▸ Provided data

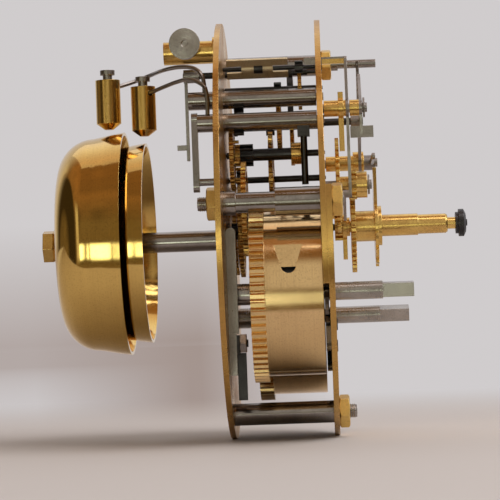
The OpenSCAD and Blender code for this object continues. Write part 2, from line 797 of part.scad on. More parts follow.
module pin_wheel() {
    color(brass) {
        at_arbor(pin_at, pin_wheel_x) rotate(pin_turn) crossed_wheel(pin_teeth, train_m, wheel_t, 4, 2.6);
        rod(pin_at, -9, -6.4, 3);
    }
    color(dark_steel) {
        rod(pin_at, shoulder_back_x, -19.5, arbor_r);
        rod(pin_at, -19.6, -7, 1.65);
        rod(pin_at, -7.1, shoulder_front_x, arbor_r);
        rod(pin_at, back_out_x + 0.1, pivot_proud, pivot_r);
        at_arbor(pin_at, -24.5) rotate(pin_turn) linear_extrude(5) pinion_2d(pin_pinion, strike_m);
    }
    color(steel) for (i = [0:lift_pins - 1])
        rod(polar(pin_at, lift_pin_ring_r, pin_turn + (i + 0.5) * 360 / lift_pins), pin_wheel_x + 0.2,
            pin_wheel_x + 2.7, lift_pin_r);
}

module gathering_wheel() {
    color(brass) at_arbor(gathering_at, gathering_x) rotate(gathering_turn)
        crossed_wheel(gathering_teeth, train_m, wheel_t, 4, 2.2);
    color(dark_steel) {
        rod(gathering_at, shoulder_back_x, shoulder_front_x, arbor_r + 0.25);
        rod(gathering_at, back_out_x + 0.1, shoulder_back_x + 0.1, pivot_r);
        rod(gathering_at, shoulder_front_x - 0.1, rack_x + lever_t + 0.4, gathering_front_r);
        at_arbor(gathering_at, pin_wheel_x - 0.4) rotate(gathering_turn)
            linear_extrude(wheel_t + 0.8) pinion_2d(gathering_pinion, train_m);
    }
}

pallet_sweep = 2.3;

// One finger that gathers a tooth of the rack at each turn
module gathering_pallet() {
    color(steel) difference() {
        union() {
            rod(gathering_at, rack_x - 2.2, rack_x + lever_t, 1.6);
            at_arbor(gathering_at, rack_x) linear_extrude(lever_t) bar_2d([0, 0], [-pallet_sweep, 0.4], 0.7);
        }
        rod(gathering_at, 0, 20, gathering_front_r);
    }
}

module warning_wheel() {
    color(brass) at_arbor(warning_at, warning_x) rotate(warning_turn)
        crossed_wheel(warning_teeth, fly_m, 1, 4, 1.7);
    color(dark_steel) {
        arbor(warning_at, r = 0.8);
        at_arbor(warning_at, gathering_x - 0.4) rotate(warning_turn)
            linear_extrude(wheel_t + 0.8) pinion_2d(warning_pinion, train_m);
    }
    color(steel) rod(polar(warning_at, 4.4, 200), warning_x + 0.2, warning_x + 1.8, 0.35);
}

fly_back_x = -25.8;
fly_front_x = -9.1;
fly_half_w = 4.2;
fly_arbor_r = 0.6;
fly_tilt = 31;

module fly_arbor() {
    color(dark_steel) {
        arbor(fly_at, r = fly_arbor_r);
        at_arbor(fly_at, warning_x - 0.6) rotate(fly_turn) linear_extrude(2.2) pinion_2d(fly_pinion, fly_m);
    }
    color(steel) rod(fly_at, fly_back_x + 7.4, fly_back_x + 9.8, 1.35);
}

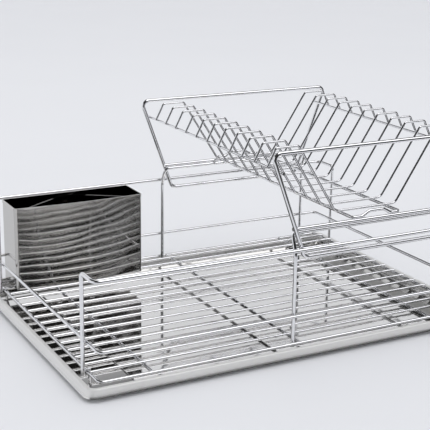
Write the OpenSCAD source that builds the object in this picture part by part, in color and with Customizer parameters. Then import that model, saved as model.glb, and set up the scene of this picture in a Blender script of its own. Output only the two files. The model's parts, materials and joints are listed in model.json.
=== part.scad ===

▸ Goal of the exercise
Output the lines above verbatim and in full.

▸ Full solution
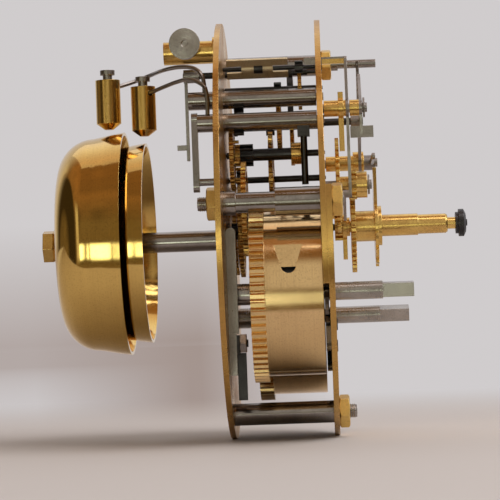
The OpenSCAD and Blender code for this object continues. Write part 2, from line 797 of part.scad on. More parts follow.
module pin_wheel() {
    color(brass) {
        at_arbor(pin_at, pin_wheel_x) rotate(pin_turn) crossed_wheel(pin_teeth, train_m, wheel_t, 4, 2.6);
        rod(pin_at, -9, -6.4, 3);
    }
    color(dark_steel) {
        rod(pin_at, shoulder_back_x, -19.5, arbor_r);
        rod(pin_at, -19.6, -7, 1.65);
        rod(pin_at, -7.1, shoulder_front_x, arbor_r);
        rod(pin_at, back_out_x + 0.1, pivot_proud, pivot_r);
        at_arbor(pin_at, -24.5) rotate(pin_turn) linear_extrude(5) pinion_2d(pin_pinion, strike_m);
    }
    color(steel) for (i = [0:lift_pins - 1])
        rod(polar(pin_at, lift_pin_ring_r, pin_turn + (i + 0.5) * 360 / lift_pins), pin_wheel_x + 0.2,
            pin_wheel_x + 2.7, lift_pin_r);
}

module gathering_wheel() {
    color(brass) at_arbor(gathering_at, gathering_x) rotate(gathering_turn)
        crossed_wheel(gathering_teeth, train_m, wheel_t, 4, 2.2);
    color(dark_steel) {
        rod(gathering_at, shoulder_back_x, shoulder_front_x, arbor_r + 0.25);
        rod(gathering_at, back_out_x + 0.1, shoulder_back_x + 0.1, pivot_r);
        rod(gathering_at, shoulder_front_x - 0.1, rack_x + lever_t + 0.4, gathering_front_r);
        at_arbor(gathering_at, pin_wheel_x - 0.4) rotate(gathering_turn)
            linear_extrude(wheel_t + 0.8) pinion_2d(gathering_pinion, train_m);
    }
}

pallet_sweep = 2.3;

// One finger that gathers a tooth of the rack at each turn
module gathering_pallet() {
    color(steel) difference() {
        union() {
            rod(gathering_at, rack_x - 2.2, rack_x + lever_t, 1.6);
            at_arbor(gathering_at, rack_x) linear_extrude(lever_t) bar_2d([0, 0], [-pallet_sweep, 0.4], 0.7);
        }
        rod(gathering_at, 0, 20, gathering_front_r);
    }
}

module warning_wheel() {
    color(brass) at_arbor(warning_at, warning_x) rotate(warning_turn)
        crossed_wheel(warning_teeth, fly_m, 1, 4, 1.7);
    color(dark_steel) {
        arbor(warning_at, r = 0.8);
        at_arbor(warning_at, gathering_x - 0.4) rotate(warning_turn)
            linear_extrude(wheel_t + 0.8) pinion_2d(warning_pinion, train_m);
    }
    color(steel) rod(polar(warning_at, 4.4, 200), warning_x + 0.2, warning_x + 1.8, 0.35);
}

fly_back_x = -25.8;
fly_front_x = -9.1;
fly_half_w = 4.2;
fly_arbor_r = 0.6;
fly_tilt = 31;

module fly_arbor() {
    color(dark_steel) {
        arbor(fly_at, r = fly_arbor_r);
        at_arbor(fly_at, warning_x - 0.6) rotate(fly_turn) linear_extrude(2.2) pinion_2d(fly_pinion, fly_m);
    }
    color(steel) rod(fly_at, fly_back_x + 7.4, fly_back_x + 9.8, 1.35);
}

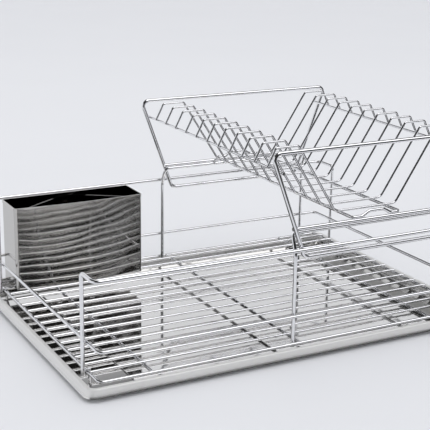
Write the OpenSCAD source that builds the object in this picture part by part, in color and with Customizer parameters. Then import that model, saved as model.glb, and set up the scene of this picture in a Blender script of its own. Output only the two files. The model's parts, materials and joints are listed in model.json.
=== part.scad ===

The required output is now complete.